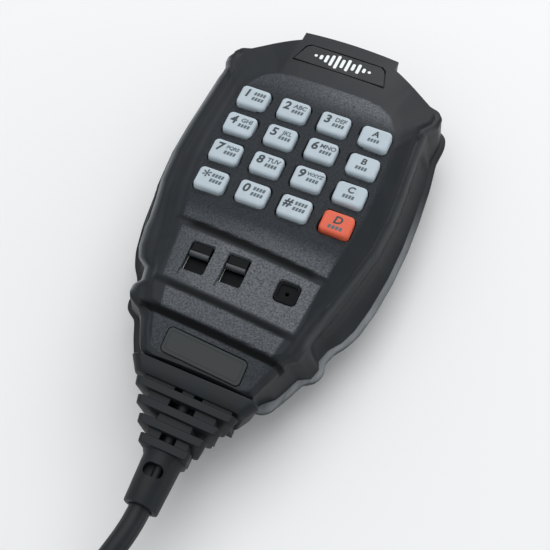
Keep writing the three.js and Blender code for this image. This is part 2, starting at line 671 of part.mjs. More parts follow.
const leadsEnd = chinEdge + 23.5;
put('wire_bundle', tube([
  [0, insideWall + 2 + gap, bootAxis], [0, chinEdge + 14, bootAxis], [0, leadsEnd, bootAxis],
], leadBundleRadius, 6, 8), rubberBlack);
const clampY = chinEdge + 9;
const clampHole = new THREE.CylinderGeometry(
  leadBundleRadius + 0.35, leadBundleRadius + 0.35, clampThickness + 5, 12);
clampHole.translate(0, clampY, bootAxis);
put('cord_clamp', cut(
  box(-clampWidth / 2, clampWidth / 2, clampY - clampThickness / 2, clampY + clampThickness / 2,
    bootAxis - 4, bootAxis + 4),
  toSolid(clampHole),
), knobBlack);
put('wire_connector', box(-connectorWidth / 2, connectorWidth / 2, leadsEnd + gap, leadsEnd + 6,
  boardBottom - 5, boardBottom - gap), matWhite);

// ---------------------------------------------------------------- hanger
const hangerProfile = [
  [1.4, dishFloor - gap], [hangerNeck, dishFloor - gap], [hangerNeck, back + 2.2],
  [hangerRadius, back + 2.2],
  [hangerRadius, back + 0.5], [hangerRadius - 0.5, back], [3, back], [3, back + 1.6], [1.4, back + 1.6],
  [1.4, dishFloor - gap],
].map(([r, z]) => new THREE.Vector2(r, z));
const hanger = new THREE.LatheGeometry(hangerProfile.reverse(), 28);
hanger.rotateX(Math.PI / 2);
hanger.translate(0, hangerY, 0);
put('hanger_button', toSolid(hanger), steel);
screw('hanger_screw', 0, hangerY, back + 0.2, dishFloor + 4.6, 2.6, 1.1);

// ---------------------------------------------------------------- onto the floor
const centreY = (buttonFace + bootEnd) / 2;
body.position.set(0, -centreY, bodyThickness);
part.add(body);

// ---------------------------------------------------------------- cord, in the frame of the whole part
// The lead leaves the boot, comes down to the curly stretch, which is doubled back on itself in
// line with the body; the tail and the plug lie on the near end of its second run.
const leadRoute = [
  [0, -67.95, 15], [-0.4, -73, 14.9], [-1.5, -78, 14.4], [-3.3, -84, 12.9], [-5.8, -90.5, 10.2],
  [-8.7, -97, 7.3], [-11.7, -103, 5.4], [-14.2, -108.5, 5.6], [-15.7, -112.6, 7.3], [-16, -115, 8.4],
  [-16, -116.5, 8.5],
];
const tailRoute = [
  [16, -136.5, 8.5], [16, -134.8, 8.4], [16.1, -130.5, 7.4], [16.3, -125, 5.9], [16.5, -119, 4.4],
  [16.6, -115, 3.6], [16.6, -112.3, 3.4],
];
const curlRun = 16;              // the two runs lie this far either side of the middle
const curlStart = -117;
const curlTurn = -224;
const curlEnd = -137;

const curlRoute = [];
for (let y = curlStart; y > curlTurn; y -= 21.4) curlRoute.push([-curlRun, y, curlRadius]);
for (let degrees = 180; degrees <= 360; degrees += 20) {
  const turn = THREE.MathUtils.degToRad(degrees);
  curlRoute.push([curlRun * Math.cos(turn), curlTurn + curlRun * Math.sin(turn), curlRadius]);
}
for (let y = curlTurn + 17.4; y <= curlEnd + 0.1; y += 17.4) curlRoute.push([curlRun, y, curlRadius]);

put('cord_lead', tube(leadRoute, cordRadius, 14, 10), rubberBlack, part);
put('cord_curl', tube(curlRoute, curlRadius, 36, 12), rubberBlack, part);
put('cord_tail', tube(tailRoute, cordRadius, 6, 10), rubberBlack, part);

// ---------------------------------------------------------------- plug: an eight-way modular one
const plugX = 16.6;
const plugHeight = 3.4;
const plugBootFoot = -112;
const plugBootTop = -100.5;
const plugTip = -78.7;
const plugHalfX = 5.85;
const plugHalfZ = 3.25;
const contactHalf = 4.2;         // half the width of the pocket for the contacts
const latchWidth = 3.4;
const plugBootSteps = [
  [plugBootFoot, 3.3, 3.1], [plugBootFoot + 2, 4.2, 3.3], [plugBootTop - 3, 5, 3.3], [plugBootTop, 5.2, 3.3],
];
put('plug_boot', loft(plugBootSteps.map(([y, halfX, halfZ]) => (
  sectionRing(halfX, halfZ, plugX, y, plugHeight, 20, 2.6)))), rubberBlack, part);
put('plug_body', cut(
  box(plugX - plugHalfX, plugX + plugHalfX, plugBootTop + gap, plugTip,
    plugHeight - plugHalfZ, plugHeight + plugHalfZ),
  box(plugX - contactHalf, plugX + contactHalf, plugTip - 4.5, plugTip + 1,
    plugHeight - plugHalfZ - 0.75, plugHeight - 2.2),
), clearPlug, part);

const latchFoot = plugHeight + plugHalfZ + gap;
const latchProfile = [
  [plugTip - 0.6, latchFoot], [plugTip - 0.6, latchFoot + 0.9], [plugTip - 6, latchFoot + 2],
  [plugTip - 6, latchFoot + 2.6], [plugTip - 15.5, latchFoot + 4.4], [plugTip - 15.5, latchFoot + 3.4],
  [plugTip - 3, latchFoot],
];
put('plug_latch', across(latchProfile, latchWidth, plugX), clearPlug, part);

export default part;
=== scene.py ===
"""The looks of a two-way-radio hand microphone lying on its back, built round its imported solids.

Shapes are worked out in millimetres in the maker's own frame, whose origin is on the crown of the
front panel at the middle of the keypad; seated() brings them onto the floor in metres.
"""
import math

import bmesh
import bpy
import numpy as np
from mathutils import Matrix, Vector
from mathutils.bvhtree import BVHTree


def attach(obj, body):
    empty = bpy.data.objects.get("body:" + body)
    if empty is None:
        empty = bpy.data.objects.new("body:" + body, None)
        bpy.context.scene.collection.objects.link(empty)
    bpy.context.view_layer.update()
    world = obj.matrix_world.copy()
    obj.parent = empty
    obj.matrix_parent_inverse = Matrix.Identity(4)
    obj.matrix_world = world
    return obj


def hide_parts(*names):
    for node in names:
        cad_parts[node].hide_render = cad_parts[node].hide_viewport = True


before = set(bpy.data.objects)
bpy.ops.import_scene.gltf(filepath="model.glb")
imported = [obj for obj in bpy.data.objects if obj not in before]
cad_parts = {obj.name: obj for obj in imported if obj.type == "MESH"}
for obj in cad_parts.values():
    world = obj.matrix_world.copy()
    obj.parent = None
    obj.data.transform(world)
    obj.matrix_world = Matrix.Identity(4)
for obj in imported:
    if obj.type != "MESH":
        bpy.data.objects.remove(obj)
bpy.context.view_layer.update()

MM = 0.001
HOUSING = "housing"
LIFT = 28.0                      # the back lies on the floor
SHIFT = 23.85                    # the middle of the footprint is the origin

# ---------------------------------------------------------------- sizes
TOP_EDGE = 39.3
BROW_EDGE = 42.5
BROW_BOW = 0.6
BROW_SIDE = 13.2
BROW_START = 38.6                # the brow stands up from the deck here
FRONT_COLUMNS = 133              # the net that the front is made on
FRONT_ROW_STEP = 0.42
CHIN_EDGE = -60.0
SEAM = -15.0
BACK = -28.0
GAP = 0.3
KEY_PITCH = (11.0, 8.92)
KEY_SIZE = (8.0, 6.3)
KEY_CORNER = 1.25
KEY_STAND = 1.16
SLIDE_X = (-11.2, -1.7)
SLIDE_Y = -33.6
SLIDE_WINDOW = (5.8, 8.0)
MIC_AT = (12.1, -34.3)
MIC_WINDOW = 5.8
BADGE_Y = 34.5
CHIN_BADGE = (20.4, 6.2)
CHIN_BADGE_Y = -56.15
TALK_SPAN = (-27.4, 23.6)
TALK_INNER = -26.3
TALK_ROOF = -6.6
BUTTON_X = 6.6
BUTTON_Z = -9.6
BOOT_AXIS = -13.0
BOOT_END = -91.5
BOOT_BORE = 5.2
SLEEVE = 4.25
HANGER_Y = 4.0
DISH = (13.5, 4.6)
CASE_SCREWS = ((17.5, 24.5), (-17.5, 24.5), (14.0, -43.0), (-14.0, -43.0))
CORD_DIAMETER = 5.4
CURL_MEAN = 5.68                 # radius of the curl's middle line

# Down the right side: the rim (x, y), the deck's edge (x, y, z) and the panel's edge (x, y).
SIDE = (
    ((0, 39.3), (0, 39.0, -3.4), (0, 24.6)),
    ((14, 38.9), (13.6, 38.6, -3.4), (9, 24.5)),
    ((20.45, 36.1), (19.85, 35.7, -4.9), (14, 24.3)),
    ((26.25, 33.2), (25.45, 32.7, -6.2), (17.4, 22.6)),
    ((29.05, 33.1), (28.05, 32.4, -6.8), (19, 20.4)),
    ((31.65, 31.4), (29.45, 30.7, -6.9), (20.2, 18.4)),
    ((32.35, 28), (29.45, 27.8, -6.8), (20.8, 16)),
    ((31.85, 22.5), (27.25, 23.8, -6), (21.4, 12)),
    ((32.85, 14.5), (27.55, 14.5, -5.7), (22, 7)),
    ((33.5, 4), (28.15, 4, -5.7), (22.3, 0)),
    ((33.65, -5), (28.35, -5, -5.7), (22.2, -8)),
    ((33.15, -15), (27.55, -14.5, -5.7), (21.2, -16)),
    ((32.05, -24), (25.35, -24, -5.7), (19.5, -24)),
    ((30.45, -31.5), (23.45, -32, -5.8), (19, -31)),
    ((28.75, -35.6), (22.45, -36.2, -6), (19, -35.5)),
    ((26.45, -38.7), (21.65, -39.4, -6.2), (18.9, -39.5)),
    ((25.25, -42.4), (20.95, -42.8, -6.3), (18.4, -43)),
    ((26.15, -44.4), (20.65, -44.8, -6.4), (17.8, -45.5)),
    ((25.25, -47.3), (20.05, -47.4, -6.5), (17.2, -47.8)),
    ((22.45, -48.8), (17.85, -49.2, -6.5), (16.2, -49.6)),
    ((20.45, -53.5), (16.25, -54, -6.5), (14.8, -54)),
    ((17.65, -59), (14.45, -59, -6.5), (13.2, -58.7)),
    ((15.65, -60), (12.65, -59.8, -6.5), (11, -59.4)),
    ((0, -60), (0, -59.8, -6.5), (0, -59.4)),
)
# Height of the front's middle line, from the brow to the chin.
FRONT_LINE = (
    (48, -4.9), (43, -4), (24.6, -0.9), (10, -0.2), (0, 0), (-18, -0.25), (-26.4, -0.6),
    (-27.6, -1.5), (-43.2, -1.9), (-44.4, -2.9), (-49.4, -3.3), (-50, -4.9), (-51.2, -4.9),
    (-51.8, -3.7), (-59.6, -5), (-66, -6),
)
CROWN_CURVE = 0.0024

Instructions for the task
Using the data above, transcribe the lines that run from the line with "const latchFoot = plugHeight" to the line with "before = set(bpy.data.objects)", both ends kept, and output nothing else.

Exercise solution
const latchFoot = plugHeight + plugHalfZ + gap;
const latchProfile = [
  [plugTip - 0.6, latchFoot], [plugTip - 0.6, latchFoot + 0.9], [plugTip - 6, latchFoot + 2],
  [plugTip - 6, latchFoot + 2.6], [plugTip - 15.5, latchFoot + 4.4], [plugTip - 15.5, latchFoot + 3.4],
  [plugTip - 3, latchFoot],
];
put('plug_latch', across(latchProfile, latchWidth, plugX), clearPlug, part);

export default part;
=== scene.py ===
"""The looks of a two-way-radio hand microphone lying on its back, built round its imported solids.

Shapes are worked out in millimetres in the maker's own frame, whose origin is on the crown of the
front panel at the middle of the keypad; seated() brings them onto the floor in metres.
"""
import math

import bmesh
import bpy
import numpy as np
from mathutils import Matrix, Vector
from mathutils.bvhtree import BVHTree


def attach(obj, body):
    empty = bpy.data.objects.get("body:" + body)
    if empty is None:
        empty = bpy.data.objects.new("body:" + body, None)
        bpy.context.scene.collection.objects.link(empty)
    bpy.context.view_layer.update()
    world = obj.matrix_world.copy()
    obj.parent = empty
    obj.matrix_parent_inverse = Matrix.Identity(4)
    obj.matrix_world = world
    return obj


def hide_parts(*names):
    for node in names:
        cad_parts[node].hide_render = cad_parts[node].hide_viewport = True


before = set(bpy.data.objects)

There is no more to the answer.